My mom was convinced, until the end, that God could heal her. “When I get my legs back,” she would begin a sentence, detailing the hopes she had for her future. 

My father had already accompanied her to Lourdes and Fátima. She returned in the same state as when she went. Later, she and I flew down to Arlington, Virginia, to a women’s conference so that she could meet Sister Briege McKenna, an Irish religious sister with the gift of healing. She left that event without a cure. 

And then she asked me to make the 10-hour drive to Canada from New Jersey. I was starting to worry about her faith turning into desperation, but I didn’t have the heart to put the brakes on the idea. Plus, the clock was running out for future mother-daughter trips. 

My mom had been reading about St. André Bessette, the Quebecois porter of Notre Dame College in Montreal. A religious brother of the Congregation of the Holy Cross, St. Bessette was assigned to the role of doorkeeper due to his poor health and lack of education. Yet his was not a hidden life. Many visitors who prayed with him received physical healings, and word spread quickly. People came in droves to meet with him.

St. André Bessette, a member of the Holy Cross Brothers and founder of St. Joseph's Oratory of Mount Royal in Montreal, is pictured in an undated photo from the archives of St. Joseph's Oratory. (CNS)

Brother Bessette attributed the healings to the intercession of St. Joseph, not to himself. In the interest of increasing devotion to the foster father of Jesus, he saved up money to build a small shrine dedicated to him.

When the oratory opened in 1904, he was assigned to be its full-time caretaker. There he received thousands of pilgrims, many of whom received physical healings. A larger basilica was completed after Brother Bessette died. It is the largest shrine to St. Joseph in the world, and it attracts more than 2 million pilgrims a year. Both the smaller shrine and the basilica are laden with crutches that pilgrims have left behind after praying at the site. 

A general rule with religious pilgrimages is that anything that can go wrong does go wrong. I had a sense that even though we were driving north, things were headed south only an hour into the drive at the Vince Lombardi rest stop on the New Jersey Turnpike. 

I accompanied my mother into the restroom using her walker, only to find the handicapped bathroom occupied by an able-bodied woman. Once we got into the stall, I received my first introduction to the world of ADA compliance. It turns out when it comes to disabilities, the one-size-fits-all approach doesn’t actually fit all needs. 

Our Airbnb advertised accessibility as well, but the beds were too close to the ground for my mom to get in and out of, and the walls reeked of smoke. The weekend we chose happened to coincide with a Grand Prix race, so the city streets were blocked by sportscars and filled with tourists, making already treacherous navigation more difficult. 

This is to say nothing of the most disappointing part of the trip: When we got to the tomb of St. André, we found it closed to visitors for renovation. When I saw the blockade, I began to cry. 

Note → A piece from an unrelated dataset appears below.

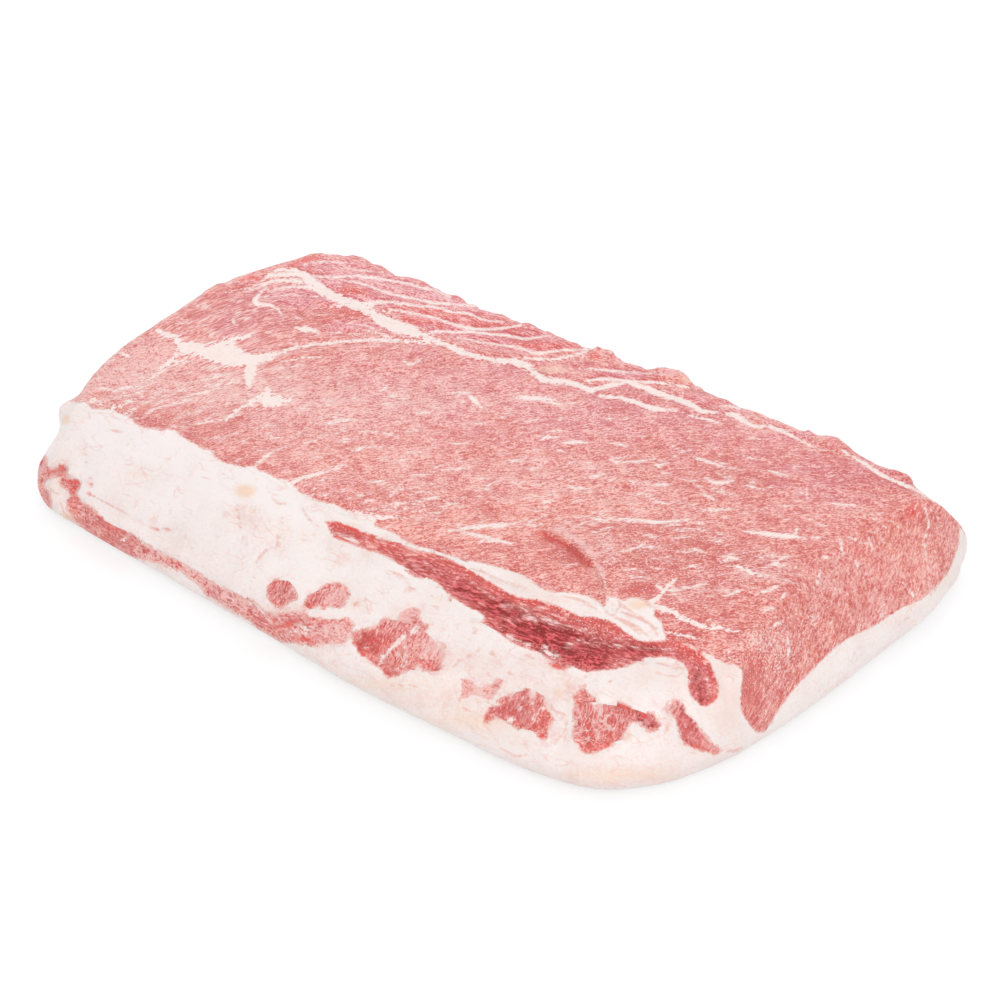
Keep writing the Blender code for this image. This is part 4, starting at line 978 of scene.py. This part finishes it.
def normals_of(points, quads):
    """Unit normals of the points, from the quads around them."""
    across = np.cross(points[quads[:, 2]] - points[quads[:, 0]], points[quads[:, 3]] - points[quads[:, 1]])
    total = np.zeros_like(points)
    for axis in range(3):
        weights = np.repeat(across[:, axis], 4)
        total[:, axis] = np.bincount(quads.ravel(), weights, minlength=len(points))
    return total / np.maximum(np.linalg.norm(total, axis=1), TINY)[:, None]


def lumps(points, rows):
    """The sum of smooth noises; each row has a height, the size of its lumps and a seed."""
    total = np.zeros(len(points))
    for height, size, seed in rows:
        table = np.random.default_rng(seed).uniform(-1, 1, (LUMP_CELLS,) * 3)
        place = points / size + LUMP_SHIFT
        cell = np.floor(place).astype(int)
        share = ease(place - cell, 0, 1)
        for corner in np.ndindex(2, 2, 2):
            weight = np.prod(np.where(corner, share, 1 - share), axis=1)
            total += height * weight * table[tuple(((cell + corner) % LUMP_CELLS).T)]
    return total


# ======================================================================================
# Marks of the photograph on the surface
# ======================================================================================

def pixels(points):
    """Where the photograph's camera sees the points."""
    off = points - EYE
    seen = FOCAL * (off @ np.column_stack([RIGHT, -UP])) / (off @ AHEAD)[:, None]
    return np.array(CENTRE) + seen


def turned_to_camera(points, normals, low, high):
    """0 where the surface turns away from the camera, 1 where it faces it."""
    view = EYE - points
    return ease((normals * view).sum(1) / np.linalg.norm(view, axis=1), low, high)


def smoothed(points, per_span=4):
    return spline(points, np.linspace(0, 1, (len(points) - 1) * per_span + 1))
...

My hands were sore from pushing my mother along city streets and up the steep incline to the basilica. But most of all, my heart ached for her. We had come all of this way — the physical and emotional distance — to meet the porter who couldn’t open this one door for us. 

I didn’t have the heart to look at her face, so I wheeled her a few steps over to the eight altars dedicated to St. Joseph. There the saint appears in relief, lit up by an intense red hue emanating from the votive candles. There are eight altars, each dedicated to a group of people of cause for which the saint’s intercession is sought, including Joseph, Guardian of the Pure in Heart; Joseph, Protector of the Church; Joseph, Mainstay of Families; Joseph, Terror of Demons; and Joseph, Model of Laborers. 

Then we stopped by the three others and were overcome: Joseph, Hope of the Sick; Joseph, Our Solace in Suffering; and Joseph, Patron Saint of the Dying. It seemed that St. André was doing what he had always done — pointing pilgrims away from himself and toward St. Joseph. 

We stood there at the last altar praying together:

Open our eyes that we may glimpse the road to Life that lies beyond death. / May nothing, not denial, anger, nor depression, separate us from the Love of God./ Strengthen our faith in God who always finds ways of preserving us in his friendship. / Be beside us to hold our hands when we take our first steps toward the Eternal Kingdom.

Three years later, my father, brother, and I were praying at my mother’s bedside as she received the anointing of the sick. She died a few hours later. I spent a long time asking God why my mother wasn’t among the pilgrims who left the waters of Lourdes able to walk, or who left her wheelchair behind at the oratory. 

But I can now imagine that as she passed from this life to the next, she walked through the gates of heaven on those legs she wanted back, greeted by St. André at the door. And the ever glorious patron of a happy death would be close behind, welcoming her home to rest at the end of her earthly pilgrimage.